- [Work required] Repeat every line below exactly, word for word.
───── Source material
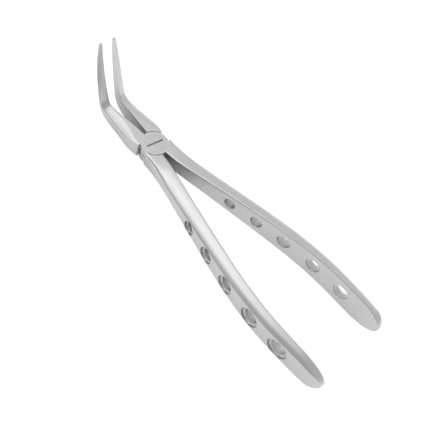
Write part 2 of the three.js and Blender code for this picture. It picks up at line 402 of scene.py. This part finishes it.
def hole_cutter(distance, bore, mouth_long, mouth_high):
    """A bore square to the inner face, with a rounded rim there and a flared oval mouth outside."""
    place, outward, thick, _, _ = handle_frame(handle_parameter(distance))
    along = Vector((-outward.y, outward.x, 0))
    entry = bore + 2 * HOLE_RIM + 2 * HOLE_REACH
    sections = [(-HOLE_REACH, entry, entry)]
    for turn in quarter_turn(HOLE_RIM_STEPS):
        wide = bore + 2 * HOLE_RIM * (1 - math.sin(turn))
        sections.append((HOLE_RIM * (1 - math.cos(turn)), wide, wide))
    for up, wide in FLARE_DISH:
        sections.append((thick - FLARE_DEPTH * (1 - up),
                         bore + (mouth_long - bore) * wide, bore + (mouth_high - bore) * wide))
    sections.append((thick + HOLE_REACH, mouth_long + 2 * HOLE_REACH, mouth_high + 2 * HOLE_REACH))
    rings = []
    for depth, long, high in sections:
        rings.append([
            place + outward * depth + along * (long / 2 * math.cos(turn))
            + Vector((0, 0, high / 2 * math.sin(turn)))
            for turn in full_turn(HOLE_POINTS)
        ])
    return skin("hole_cutter", rings)


# ---- Beak, on the -X side ----
def beak_ring(t):
    """The beak's section at t, with cut outer corners and a soft edge on the inner face."""
    top_y, top_z, low_y, low_z, inner, outer, cut = through(BEAK_STATIONS, t)
    top, low = Vector((0, top_y, top_z)), Vector((0, low_y, low_z))
    end_top = Vector((0, *BEAK_STATIONS[-1][:2]))
    span = outer - inner
    deep = (top - low).length
    corners = [Vector((inner, deep))]
    for back, down in BEAK_FACET:
        fall = min(BEAK_FACET_LIMIT * deep, down * cut * span)
        corners.append(Vector((outer - back * cut * span, deep - fall)))
    edge = min(BEAK_EDGE, BEAK_EDGE_LIMIT * deep)
    upper = soft_corners([Vector((inner, deep / 2)), *corners, Vector((outer, deep / 2))],
                         [edge, *BEAK_FACET_SOFT])
    lower = [Vector((p.x, deep - p.y)) for p in reversed(upper[1:-1])]
    to_tip = (end_top - top).length
    size = math.sqrt(max(BEAK_TIP_LEAST, 1 - max(0, 1 - to_tip / BEAK_TIP_ROUND) ** 2))
    centre = Vector(((inner + outer) / 2, deep / 2))
    ring = []
    for p in upper + lower:
        p = centre + (p - centre) * size
        ring.append(low + (top - low) * (p.y / deep) - Vector((p.x, 0, 0)))
    return ring


def beak_body():
    """The solid beak, its rings closer together where the tip rounds off."""
    last = len(BEAK_STATIONS) - 1
    steps = [i / BEAK_STEPS for i in range(last * BEAK_STEPS)]
    tip_span = (Vector(BEAK_STATIONS[last][:2]) - Vector(BEAK_STATIONS[last - 1][:2])).length
    tip_start = last - BEAK_TIP_ROUND / tip_span
    steps = [t for t in steps if t < tip_start]
    steps += [tip_start + (last - tip_start) * math.sin(math.pi / 2 * i / BEAK_TIP_STEPS)
              for i in range(BEAK_TIP_STEPS + 1)]
    return skin("beak", [beak_ring(t) for t in steps])


# ---- Levers ----
def rounded_disc(name, radius, low, high, top_round):
    """An upright disc with one rounded rim, on its top or bottom."""
    e = sizes().edge_round / MM
    arc = quarter_turn(EDGE_STEPS)
    if top_round:
        profile = [(radius, low)]
        profile += [(radius - e + e * math.cos(a), high - e + e * math.sin(a)) for a in arc]
    else:
        profile = [(radius - e + e * math.cos(a), low + e - e * math.sin(a)) for a in reversed(arc)]
        profile += [(radius, high)]
    return turned(name, profile)


def flared_cutter(radius, low, face, flare, upwards):
    """An upright cutter from inside a lever out through its face, which leaves a rounded edge there."""
    side = 1 if upwards else -1
    arc = quarter_turn(EDGE_STEPS)
    profile = [(radius, low)]
    profile += [(radius + flare - flare * math.cos(a), face - side * flare * (1 - math.sin(a)))
                for a in arc]
    profile += [(radius + flare + CUTTER_REACH, face + side * CUTTER_REACH)]
    return turned("cutter", profile)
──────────
- [Correct output]
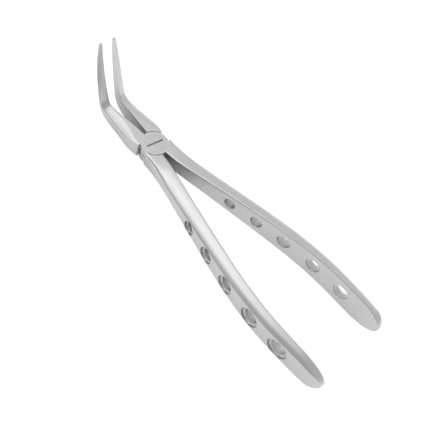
Write part 2 of the three.js and Blender code for this picture. It picks up at line 402 of scene.py. This part finishes it.
def hole_cutter(distance, bore, mouth_long, mouth_high):
    """A bore square to the inner face, with a rounded rim there and a flared oval mouth outside."""
    place, outward, thick, _, _ = handle_frame(handle_parameter(distance))
    along = Vector((-outward.y, outward.x, 0))
    entry = bore + 2 * HOLE_RIM + 2 * HOLE_REACH
    sections = [(-HOLE_REACH, entry, entry)]
    for turn in quarter_turn(HOLE_RIM_STEPS):
        wide = bore + 2 * HOLE_RIM * (1 - math.sin(turn))
        sections.append((HOLE_RIM * (1 - math.cos(turn)), wide, wide))
    for up, wide in FLARE_DISH:
        sections.append((thick - FLARE_DEPTH * (1 - up),
                         bore + (mouth_long - bore) * wide, bore + (mouth_high - bore) * wide))
    sections.append((thick + HOLE_REACH, mouth_long + 2 * HOLE_REACH, mouth_high + 2 * HOLE_REACH))
    rings = []
    for depth, long, high in sections:
        rings.append([
            place + outward * depth + along * (long / 2 * math.cos(turn))
            + Vector((0, 0, high / 2 * math.sin(turn)))
            for turn in full_turn(HOLE_POINTS)
        ])
    return skin("hole_cutter", rings)


# ---- Beak, on the -X side ----
def beak_ring(t):
    """The beak's section at t, with cut outer corners and a soft edge on the inner face."""
    top_y, top_z, low_y, low_z, inner, outer, cut = through(BEAK_STATIONS, t)
    top, low = Vector((0, top_y, top_z)), Vector((0, low_y, low_z))
    end_top = Vector((0, *BEAK_STATIONS[-1][:2]))
    span = outer - inner
    deep = (top - low).length
    corners = [Vector((inner, deep))]
    for back, down in BEAK_FACET:
        fall = min(BEAK_FACET_LIMIT * deep, down * cut * span)
        corners.append(Vector((outer - back * cut * span, deep - fall)))
    edge = min(BEAK_EDGE, BEAK_EDGE_LIMIT * deep)
    upper = soft_corners([Vector((inner, deep / 2)), *corners, Vector((outer, deep / 2))],
                         [edge, *BEAK_FACET_SOFT])
    lower = [Vector((p.x, deep - p.y)) for p in reversed(upper[1:-1])]
    to_tip = (end_top - top).length
    size = math.sqrt(max(BEAK_TIP_LEAST, 1 - max(0, 1 - to_tip / BEAK_TIP_ROUND) ** 2))
    centre = Vector(((inner + outer) / 2, deep / 2))
    ring = []
    for p in upper + lower:
        p = centre + (p - centre) * size
        ring.append(low + (top - low) * (p.y / deep) - Vector((p.x, 0, 0)))
    return ring


def beak_body():
    """The solid beak, its rings closer together where the tip rounds off."""
    last = len(BEAK_STATIONS) - 1
    steps = [i / BEAK_STEPS for i in range(last * BEAK_STEPS)]
    tip_span = (Vector(BEAK_STATIONS[last][:2]) - Vector(BEAK_STATIONS[last - 1][:2])).length
    tip_start = last - BEAK_TIP_ROUND / tip_span
    steps = [t for t in steps if t < tip_start]
    steps += [tip_start + (last - tip_start) * math.sin(math.pi / 2 * i / BEAK_TIP_STEPS)
              for i in range(BEAK_TIP_STEPS + 1)]
    return skin("beak", [beak_ring(t) for t in steps])


# ---- Levers ----
def rounded_disc(name, radius, low, high, top_round):
    """An upright disc with one rounded rim, on its top or bottom."""
    e = sizes().edge_round / MM
    arc = quarter_turn(EDGE_STEPS)
    if top_round:
        profile = [(radius, low)]
        profile += [(radius - e + e * math.cos(a), high - e + e * math.sin(a)) for a in arc]
    else:
        profile = [(radius - e + e * math.cos(a), low + e - e * math.sin(a)) for a in reversed(arc)]
        profile += [(radius, high)]
    return turned(name, profile)


def flared_cutter(radius, low, face, flare, upwards):
    """An upright cutter from inside a lever out through its face, which leaves a rounded edge there."""
    side = 1 if upwards else -1
    arc = quarter_turn(EDGE_STEPS)
    profile = [(radius, low)]
    profile += [(radius + flare - flare * math.cos(a), face - side * flare * (1 - math.sin(a)))
                for a in arc]
    profile += [(radius + flare + CUTTER_REACH, face + side * CUTTER_REACH)]
    return turned("cutter", profile)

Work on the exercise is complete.